The gang, which is believed to have originated in immigrant communities in Los Angeles in the 1980s and then entrenched itself in Central America when its leaders were deported, is infamous for its violent tactics, including torturing victims and hacking them with machetes.

Its recruits are middle- and high-school students, predominantly in immigrant communities, who are said to risk violent retribution if they leave.

Authorities estimate the group has tens of thousands of members across several Central American countries and many US states.

Trump’s justice and homeland security departments have made targeting the gang a top priority.

Attorney general Jeff Sessions has directed his department’s law enforcement agencies and federal prosecutors across the country to prioritise their prosecution, as directed by an executive order Trump signed in February, among other measures.

Sessions has said he intends to stay in the job and fight for President Donald Trump’s agenda, despite being branded weak and ineffective in public by the president.

He said he and Trump have a “harmony of values and beliefs”.

The former Alabama senator said he serves at the pleasure of the president and will remain at the head of the justice department until Trump decides otherwise.

In Ohio this week, Trump told a rally: “We’re liberating our towns and we’re liberating our cities.

“Can you believe we have to do that?”

He added that law enforcement agents were rooting out gang members — and “not doing it in a politically correct fashion. We’re doing it rough”.

He added: “Our guys are rougher than their guys.”

Since the beginning of January the department of homeland security’s investigative unit has arrested 3311 gang members across the country in a number of targeted operations, said Tom Homan, the acting director of US immigration and customs enforcement.

Trump’s trip came as attorney general Jeff Sessions visited El Salvador as part of a mission to increase international co-operation against the gang.

Sessions met his Salvadoran counterpart and members of an international anti-gang task force.

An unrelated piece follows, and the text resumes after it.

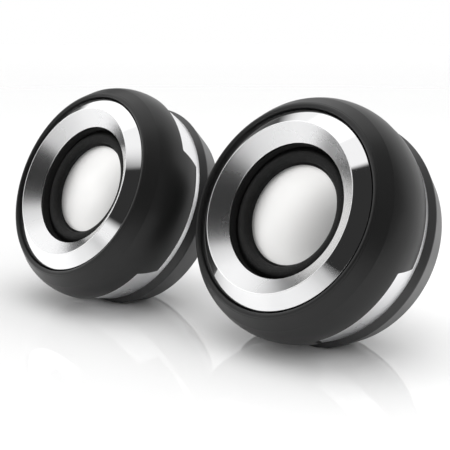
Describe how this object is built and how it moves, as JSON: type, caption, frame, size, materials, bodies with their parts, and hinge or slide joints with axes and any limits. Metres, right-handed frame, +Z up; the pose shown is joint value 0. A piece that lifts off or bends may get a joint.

Congressman Peter King, who represents Brentwood and will travel with the president from Washington, said Trump’s appearance would send a signal to communities that have been shaken by the violent killings.

“It’s absolutely devastating. And almost all of these killings have occurred in my district, within 20 minutes of my home,” he said.

King said the gang is responsible for 17 murders between January 2016 and April 2017 in his district — but that the impact on largely immigrant communities has been larger because of the way the gang kills.

In addition to torturing victims, King said members have also sent videos of gruesome crime scenes to their victims’ loved ones.

“This gang’s chilling motto is ‘mata, viola, controla,’which means ‘kill, rape and control’,” said Robert Hur, a top official at the justice department.

“They seek to live up to this motto through truly shocking acts of violence designed to instil fear: vicious machete attacks, execution-style gunshots, gang rape and human trafficking.”

The Trump administration blames the gang’s recent resurgence in certain areas on illegal immigration and believes policies like building a wall along the southern border and cracking down on so-called “sanctuary cities” will eradicate the problem.

Critics see the focus as misplaced and argue resources could be better spent on other enforcement efforts.